A pesar de que los seres que habitaban ese planeta se sentían dioses cuando manipulaban genes y más dioses cuando pasaban las características de un animal a una planta, la aparición de ese virus mutado y sin nombre asustó a todos grandemente.
Hasta la Organización Mundial de la Salud declaró un estado de alarma previo al nivel máximo, mientras en todas partes se cerraban aeropuertos, restaurantes, salas de baile, y el uso de una mascarilla sobre la boca y la nariz empezó a ser común.

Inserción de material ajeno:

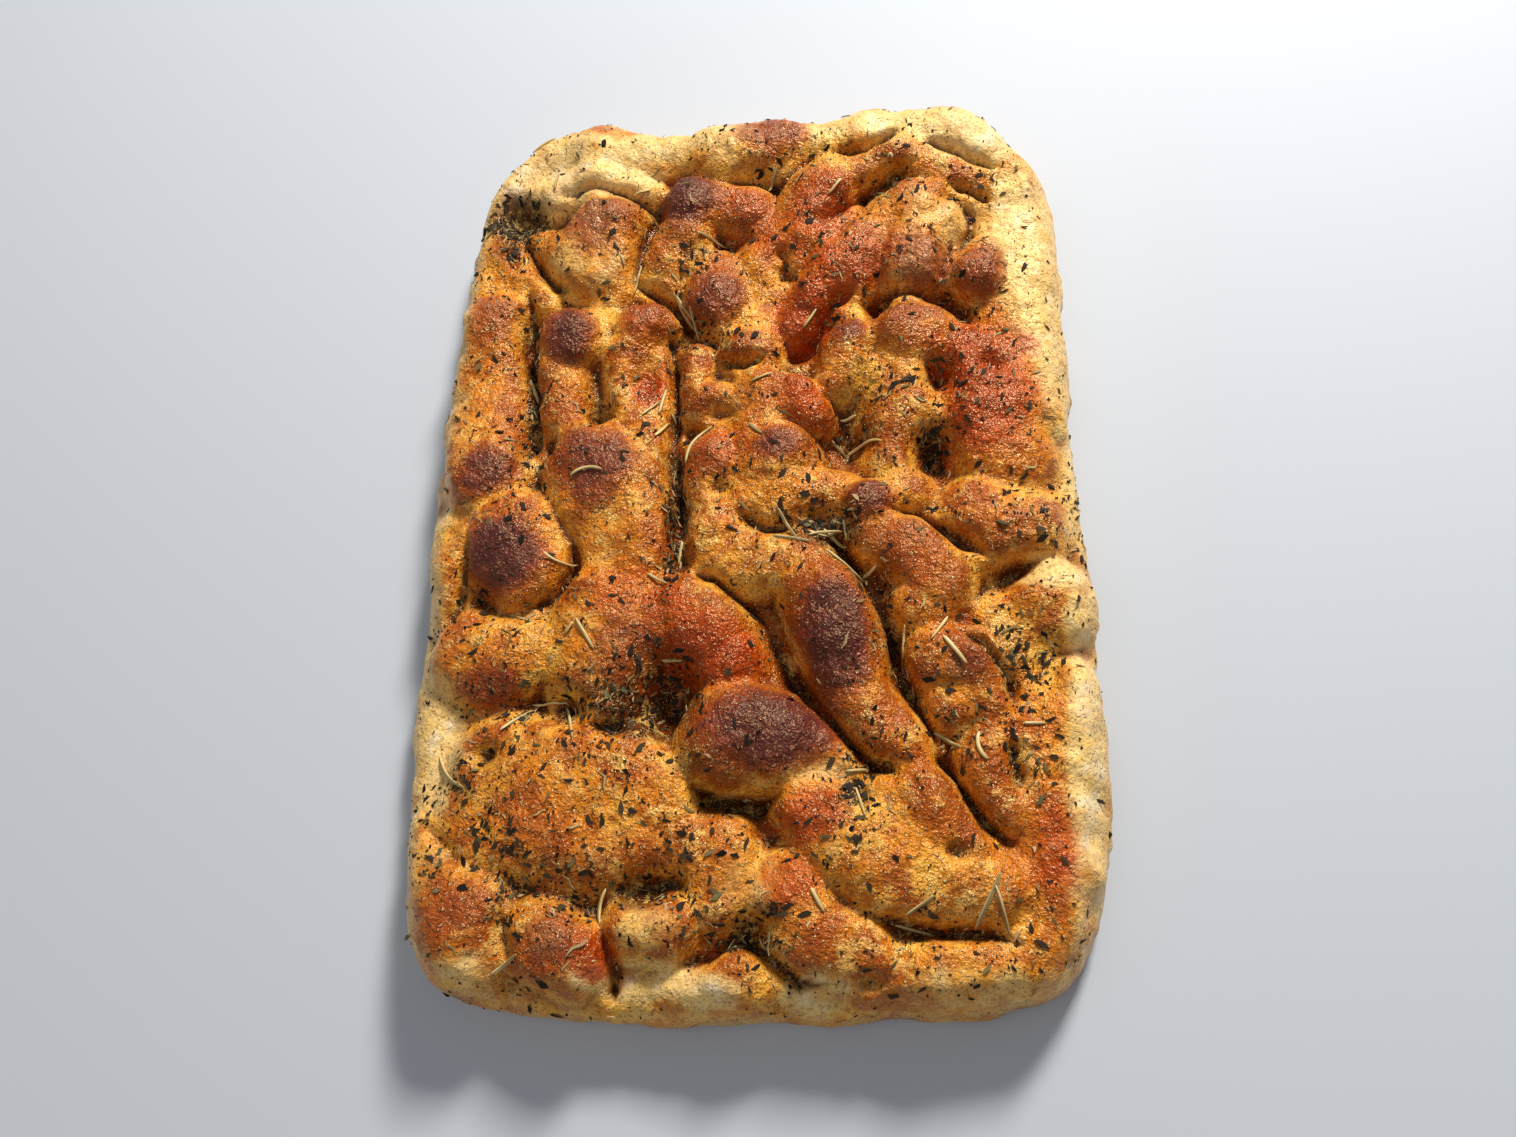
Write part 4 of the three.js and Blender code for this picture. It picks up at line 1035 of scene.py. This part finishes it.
@dataclass
class Loaf:
    """The baked loaf: crust, rounded edge, side wall and flat underside in one closed body."""

    cells_across: int = 110
    cells_along: int = 160
    wall_rows: int = 9
    base_rows: int = 4
    waist_height: float = 8.0
    shoulder: float = 12.0
    tuck: float = 3.0
    half_width: float = 119.0
    half_length: float = 176.0
    hub_size: float = 0.02
    hollow_reach: float = 6.0
    pit_reach: float = 2.2
    blister_count: int = 2600
    lump_seed: int = 7
    stain_seed: int = 19
    blister_seed: int = 5
    waist: Waist = field(default_factory=lambda: Waist(OUTLINE))
    crust: CrustShape = field(default_factory=CrustShape)
    tones: CrustTones = field(default_factory=CrustTones)

    def __post_init__(self) -> None:
        """Finds where the loaf's own middle lies in the frame, and how high its crust is."""
        low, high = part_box("focaccia_loaf")
        centre = (np.array(low) + np.array(high)) / 2
        self.shift = self.waist.middle() - centre[:2] / MM
        self.lumps = Grain(self.lump_seed)
        self.stains = Grain(self.stain_seed)
        self.column, self.row, self.places = self.grid()
        self.raw = self.crust.height(*self.places.T)
        self.hollow = self.blur(self.raw, self.hollow_reach) - self.raw

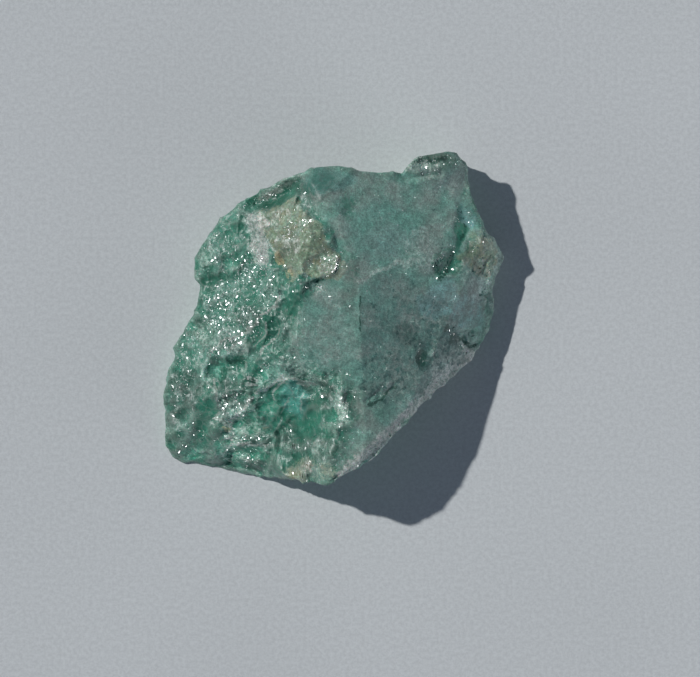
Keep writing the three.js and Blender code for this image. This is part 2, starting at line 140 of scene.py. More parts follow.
# Rounded lumps (height over 0) and hollows: middle, half-widths, turn in degrees, height.
LUMPS = (
    ((-19.3, 12.4), (5.8, 6.5), 20, 1.6),  # shoulder lump
    ((-21.7, 7.2), (2.7, 1.9), 0, -1.2),  # notch hollow
    ((-16.8, -6.3), (3.6, 2.4), 20, 1.3),  # middle lump
    ((-15, -10.3), (3.4, 2.4), -15, -0.9),  # dark hollow
    ((-17.5, -15.7), (4, 3.3), 0, 1.1),  # pale lump
    ((-26.5, -19.4), (4, 6.1), 0, 1.6),  # lobe lump
    ((-21.7, -16.9), (2, 4.3), 20, -0.9),  # lobe hollow
    ((-7.4, -16.4), (7.8, 6.6), 10, -0.6),  # great bowl
    ((-14.1, -26.3), (6.5, 2), -4, 1),  # foot lump
    ((-3.8, -26.8), (4.7, 2.2), 10, 0.9),  # tip lump
    ((19.9, 9.2), (2.7, 2.2), 30, -0.6),  # fissure pit
    ((16, -7.2), (1.5, 2.5), 10, -0.4),  # face pit
    ((17.8, 26), (6.5, 4), 8, 1.4),  # knob lump
    ((27.1, 12.8), (3.6, 2.9), -40, 1.2),  # corner lump
    ((6.8, -24.4), (2.6, 2), 40, -1.4),  # nick in the bevelled edge
)

LUMP_FALL = 1.5  # power that gives raised lumps a soft foot; hollows have none

# Spots outside the fracture that are chipped too: middle, half-widths, turn in degrees, amount.
ROUGH_SPOTS = (
    ((17, 27), (7, 2.6), 8, 0.8),  # knob
    ((27, 11), (4.5, 5), 0, 0.8),  # right corner
    ((28, 3), (2.6, 7), -4, 0.6),  # right edge
    ((20.5, 9.5), (4, 3.6), 40, 0.8),  # fissure pit
    ((22.8, 16), (1.8, 5), -4, 0.6),  # fissure
    ((24.5, -4.5), (4, 3), -20, 0.6),  # lower corner
    ((17, -4), (8, 7), -30, 0.25),  # lower growth face
    ((9, -11), (8, 6), 20, 0.25),  # crest over the bevel
    ((0, -26), (6, 4), 10, 0.6),  # lower tip
)
# Chipping, coarse to fine: cell, depth, seed and reach in cells; the share it gains at the widest line,
# its share on smooth faces, and whether the rough spots have it.
CHIPS = (
    (4.8, 1.8, 1, 2, -0.6, 0, False),
    (2.1, 0.7, 2, 2, 0.6, 0, True),
    (1.0, 0.22, 5, 1, 0.6, 0.04, True),
    (0.5, 0.07, 6, 1, 0.6, 0.06, True),
)
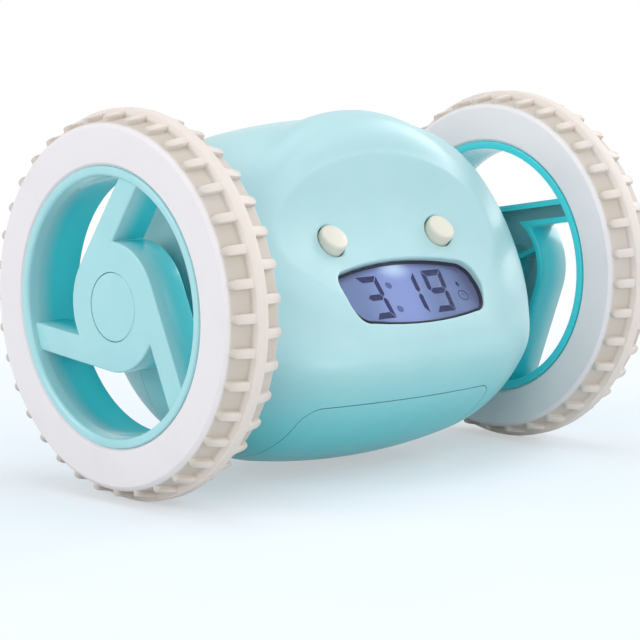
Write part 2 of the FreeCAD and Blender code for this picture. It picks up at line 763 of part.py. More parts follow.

Una niña muy inteligente –y ya es sabido que no hay nada más
inteligente que una niña inteligente- le preguntó, sin embargo, a su padre:

-¿Por qué tanta alarma por un virus que sólo ha matado a unas pocas decenas cuando todavía, cada año, mueren once millones de niños menores de cinco años a causa de enfermedades que podrían evitarse?
Su padre la miró con relativa sorpresa. Y digo relativa porque esa niña, de vez en cuando, tenía algunas salidas de ese tipo y dejaba a los adultos callados y pensando qué responder.
-Es que una cosa es la muerte que sucede como una cosa natural y otra cosa es una epidemia –desatinó el padre.
-Pero no es natural que once millones de niños que podrían no morirse se mueran porque están pobres o porque sus padres no tienen a un médico donde llevarlos –arremetió la niña.
-No es natural, pero, como sucede todos los años, ya no es una noticia que pueda alarmar a nadie –siguió derrapando el papá.
-Pero a los niños sí nos alarma que once millones de niños se mueran porque son pobres –insistió la niña.
-Bueno, pero nadie puede saber cuántos pueden morir con esta epidemia de fiebre porcina –se defendió el padre.

El padre la miró y respiró profundamente.
-¿Ahora sí puedo apagar la luz, ahora sí te puedes dormir? –preguntó.